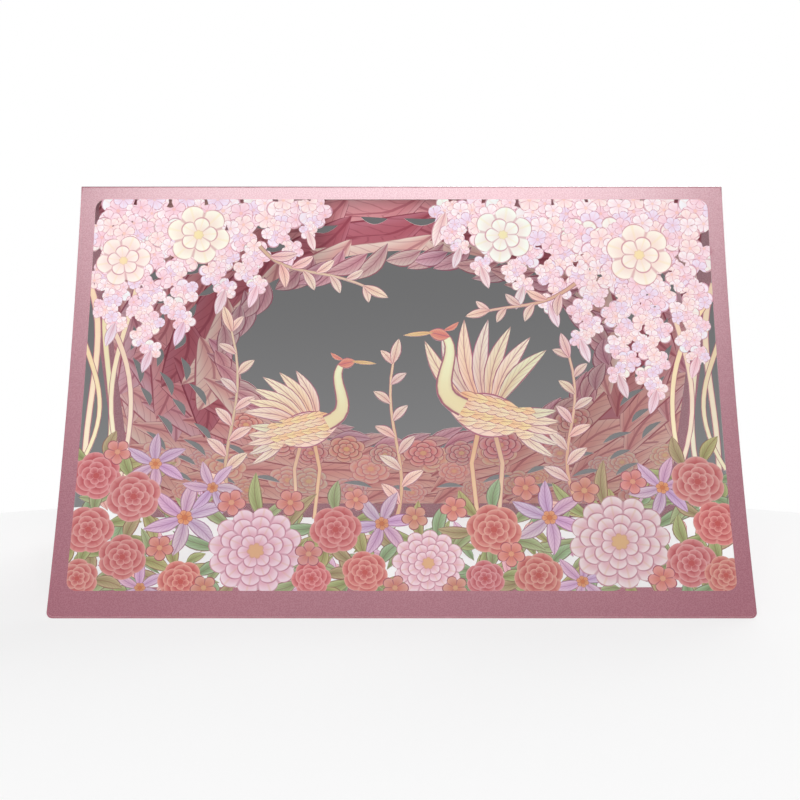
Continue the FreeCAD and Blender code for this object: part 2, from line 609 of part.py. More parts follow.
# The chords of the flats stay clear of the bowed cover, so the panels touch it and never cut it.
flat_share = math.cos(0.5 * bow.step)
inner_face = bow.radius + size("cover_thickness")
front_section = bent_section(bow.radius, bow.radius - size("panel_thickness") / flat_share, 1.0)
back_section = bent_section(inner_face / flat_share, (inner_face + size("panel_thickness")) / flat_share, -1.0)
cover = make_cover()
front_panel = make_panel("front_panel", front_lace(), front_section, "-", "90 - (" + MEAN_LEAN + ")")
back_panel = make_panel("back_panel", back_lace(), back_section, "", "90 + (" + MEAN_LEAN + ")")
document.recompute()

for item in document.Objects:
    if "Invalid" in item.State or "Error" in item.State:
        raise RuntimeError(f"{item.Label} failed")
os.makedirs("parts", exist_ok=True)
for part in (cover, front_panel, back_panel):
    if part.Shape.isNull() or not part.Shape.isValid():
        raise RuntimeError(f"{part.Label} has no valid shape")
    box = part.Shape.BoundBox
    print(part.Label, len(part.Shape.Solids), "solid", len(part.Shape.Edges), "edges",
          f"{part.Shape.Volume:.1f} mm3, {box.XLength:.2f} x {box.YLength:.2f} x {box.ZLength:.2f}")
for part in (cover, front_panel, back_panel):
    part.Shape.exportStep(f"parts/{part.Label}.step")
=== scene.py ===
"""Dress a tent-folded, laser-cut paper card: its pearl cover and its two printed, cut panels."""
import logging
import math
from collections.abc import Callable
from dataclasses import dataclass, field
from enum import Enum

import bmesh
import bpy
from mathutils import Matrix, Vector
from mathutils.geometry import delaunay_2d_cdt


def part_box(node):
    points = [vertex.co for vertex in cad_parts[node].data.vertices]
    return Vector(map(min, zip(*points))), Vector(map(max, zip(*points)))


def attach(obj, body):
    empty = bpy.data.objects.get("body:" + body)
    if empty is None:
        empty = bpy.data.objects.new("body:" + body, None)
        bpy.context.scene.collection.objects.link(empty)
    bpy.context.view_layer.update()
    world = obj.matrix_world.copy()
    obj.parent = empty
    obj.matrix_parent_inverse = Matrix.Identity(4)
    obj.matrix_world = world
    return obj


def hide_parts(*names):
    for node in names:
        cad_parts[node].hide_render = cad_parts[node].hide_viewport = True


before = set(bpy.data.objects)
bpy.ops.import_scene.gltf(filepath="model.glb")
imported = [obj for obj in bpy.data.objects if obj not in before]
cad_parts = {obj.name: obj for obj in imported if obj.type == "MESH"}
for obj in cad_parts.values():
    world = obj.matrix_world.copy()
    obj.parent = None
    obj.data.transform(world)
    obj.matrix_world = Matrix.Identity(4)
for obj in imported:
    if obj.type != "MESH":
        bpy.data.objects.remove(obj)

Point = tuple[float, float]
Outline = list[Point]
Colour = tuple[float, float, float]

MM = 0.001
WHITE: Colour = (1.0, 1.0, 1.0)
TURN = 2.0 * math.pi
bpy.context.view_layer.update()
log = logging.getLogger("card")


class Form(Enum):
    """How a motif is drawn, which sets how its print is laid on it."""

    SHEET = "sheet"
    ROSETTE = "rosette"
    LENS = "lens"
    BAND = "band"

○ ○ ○

YOUR GOAL: Set down the material above again, word for word.

SOLUTION BELOW:
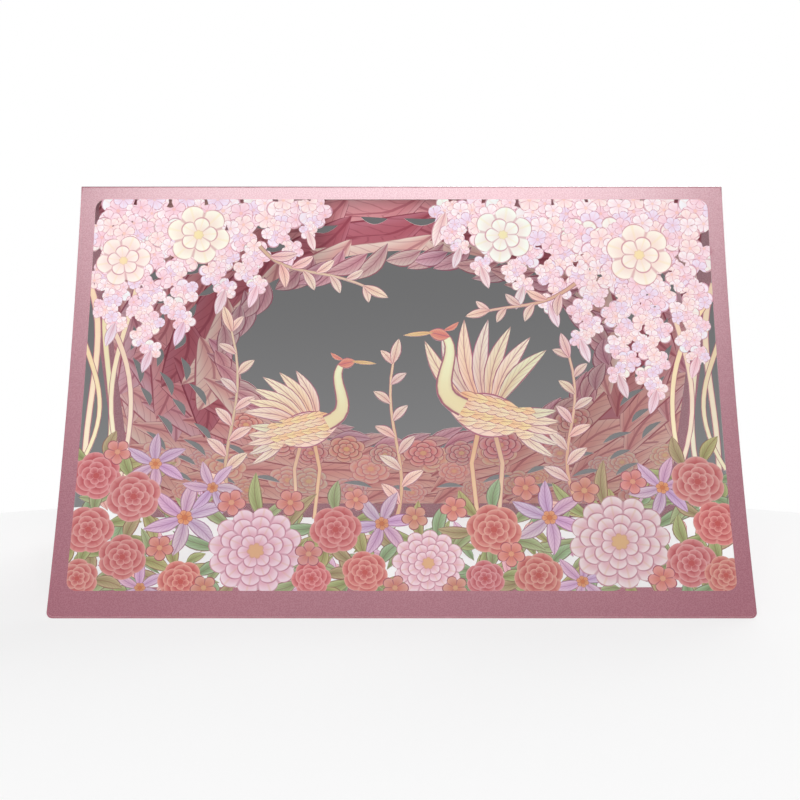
Continue the FreeCAD and Blender code for this object: part 2, from line 609 of part.py. More parts follow.
# The chords of the flats stay clear of the bowed cover, so the panels touch it and never cut it.
flat_share = math.cos(0.5 * bow.step)
inner_face = bow.radius + size("cover_thickness")
front_section = bent_section(bow.radius, bow.radius - size("panel_thickness") / flat_share, 1.0)
back_section = bent_section(inner_face / flat_share, (inner_face + size("panel_thickness")) / flat_share, -1.0)
cover = make_cover()
front_panel = make_panel("front_panel", front_lace(), front_section, "-", "90 - (" + MEAN_LEAN + ")")
back_panel = make_panel("back_panel", back_lace(), back_section, "", "90 + (" + MEAN_LEAN + ")")
document.recompute()

for item in document.Objects:
    if "Invalid" in item.State or "Error" in item.State:
        raise RuntimeError(f"{item.Label} failed")
os.makedirs("parts", exist_ok=True)
for part in (cover, front_panel, back_panel):
    if part.Shape.isNull() or not part.Shape.isValid():
        raise RuntimeError(f"{part.Label} has no valid shape")
    box = part.Shape.BoundBox
    print(part.Label, len(part.Shape.Solids), "solid", len(part.Shape.Edges), "edges",
          f"{part.Shape.Volume:.1f} mm3, {box.XLength:.2f} x {box.YLength:.2f} x {box.ZLength:.2f}")
for part in (cover, front_panel, back_panel):
    part.Shape.exportStep(f"parts/{part.Label}.step")
=== scene.py ===
"""Dress a tent-folded, laser-cut paper card: its pearl cover and its two printed, cut panels."""
import logging
import math
from collections.abc import Callable
from dataclasses import dataclass, field
from enum import Enum

import bmesh
import bpy
from mathutils import Matrix, Vector
from mathutils.geometry import delaunay_2d_cdt


def part_box(node):
    points = [vertex.co for vertex in cad_parts[node].data.vertices]
    return Vector(map(min, zip(*points))), Vector(map(max, zip(*points)))


def attach(obj, body):
    empty = bpy.data.objects.get("body:" + body)
    if empty is None:
        empty = bpy.data.objects.new("body:" + body, None)
        bpy.context.scene.collection.objects.link(empty)
    bpy.context.view_layer.update()
    world = obj.matrix_world.copy()
    obj.parent = empty
    obj.matrix_parent_inverse = Matrix.Identity(4)
    obj.matrix_world = world
    return obj


def hide_parts(*names):
    for node in names:
        cad_parts[node].hide_render = cad_parts[node].hide_viewport = True


before = set(bpy.data.objects)
bpy.ops.import_scene.gltf(filepath="model.glb")
imported = [obj for obj in bpy.data.objects if obj not in before]
cad_parts = {obj.name: obj for obj in imported if obj.type == "MESH"}
for obj in cad_parts.values():
    world = obj.matrix_world.copy()
    obj.parent = None
    obj.data.transform(world)
    obj.matrix_world = Matrix.Identity(4)
for obj in imported:
    if obj.type != "MESH":
        bpy.data.objects.remove(obj)

Point = tuple[float, float]
Outline = list[Point]
Colour = tuple[float, float, float]

MM = 0.001
WHITE: Colour = (1.0, 1.0, 1.0)
TURN = 2.0 * math.pi
bpy.context.view_layer.update()
log = logging.getLogger("card")


class Form(Enum):
    """How a motif is drawn, which sets how its print is laid on it."""

    SHEET = "sheet"
    ROSETTE = "rosette"
    LENS = "lens"
    BAND = "band"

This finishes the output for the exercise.